Island-Hopping in Kenya’s Lamu Archipelago


In the labyrinthine lanes rising steeply behind the waterfront in Shela village, amid the mosques and private houses owned by wealthy Europeans, there are art galleries and tiny boutiques selling beads and boho jewelry, kikois, and fabrics. The finest of these is Aman, owned by the South African designer Sandy Bornman. Her delicately embroidered clothes, which are run up by local tailors in handloomed fabrics from India, are bought by the screenwriters, poets, architects, stylists, and musicians who blow through Shela.

“I am very happy here,” says Bornman, who visited on vacation more than 20 years ago and never left. “When I arrived as a single mother with two little girls, we were made to feel welcome and safe. The whole village took care of us from the start. The people here are kind, generous, and warm. We stick together but respect our differences. I wouldn’t want to live anywhere else.”

If Shela displays a curated, contemporary edge, Lamu Old Town has the unvarnished appeal of centuries-old traditions. Even today sailing dhows are built by hand without drawings or plans; the carved Swahili doors, the kiti cha jeuri chairs introduced in colonial times, and the spindle beds copied from Indian designs are all part and parcel of the cultural swirl of these islands.
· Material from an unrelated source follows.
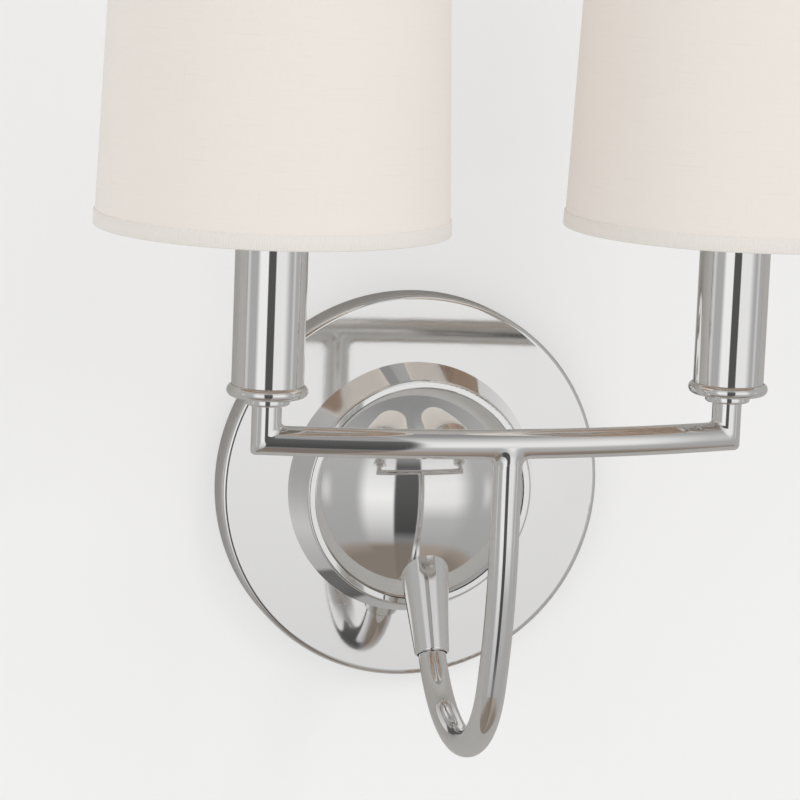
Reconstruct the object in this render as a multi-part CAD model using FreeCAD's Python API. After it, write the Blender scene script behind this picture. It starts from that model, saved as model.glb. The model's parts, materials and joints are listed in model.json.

Poolside seating at The Majlis on Lamu

Jack Johns

Wandering around town one morning with Nassir Omar, a man of Yemeni and Omani origins, I stopped at carpenters’ workshops where timeworn chisels and techniques are passed down through generations. I met Mbarak O. Slim, who makes silver pendants and rings from luminous shards of antique Chinese pottery. Later, I was introduced to Isaiah Chepyator, an artist who creates colorful fish sculptures from old dhow wood decorated with beach detritus. Together we sat in the town square and talked about the 21st-century problem of plastic waste, watching feral felines said to be direct descendants of the sacred cats of Egyptian pharaohs.

One day I took a speedboat to Manda Bay. Rustic and romantic, the boutique lodge was built in the 1960s by Italian musician Bruno Brighetti. Then called the Blue Safari Club, it became known as the ultimate barefoot hideaway, equally popular with glossy Italian actors and intrepid aristocrats, and recorded for posterity by celebrity photographer Slim Aarons.

Brighetti sold the club to Fuzz Dyer and Andy Roberts, sons of prominent white Kenyan families, 18 years ago. The friends had overspent on a fancy deep-sea fishing boat and thought they’d better justify the cost by starting a business. They started viewing properties in the area, until it dawned on them that Brighetti already had the best location: Ras Kilindini, an iridescent peninsula with a calm swimming beach and no irritating sand flies or recorded cases of malaria. An offer was made, and Manda Bay was born.

Manda has always been a family place. The Dyers’ and Roberts’ four children were ages 8 and 10 when they all moved in. Caragh Roberts, now 26, remembers her childhood fondly. “We were never bored. We’d go digging for clams or harvesting oysters and eat them on the beach; we played football and volleyball, with the staff against guests.” There were some inevitable cutbacks during the tourism ban, but the place is back to looking a lot like its past self: an unapologetically old-school retreat with fishing, sailing, and good times at its heart. Even today, there’s still no glass in the windows of the bandas, which were built with mangrove poles and mats woven from palm leaves. The pure sea-salty breeze is the only air-conditioning needed, and geckos come and go as they please.

Children in the streets of Shela

Jack Johns,Owen Tozer

A collection of clay vessels at Peponi Hotel

Jack Johns

The fast boat from Manda Bay to enigmatic Pate Island skims across the glassy blue water at high tide, past fishermen free-diving for lobsters and along the island’s mangrove-forested southern coast. I had heard stories about Pate from Mia Miji, who, with his English wife, Kirsty Tatham Miji, hosts guests on the Tusitiri. Mia was born and raised on Lamu, but his mother’s family hailed from this outpost that outsiders seemed to know little about.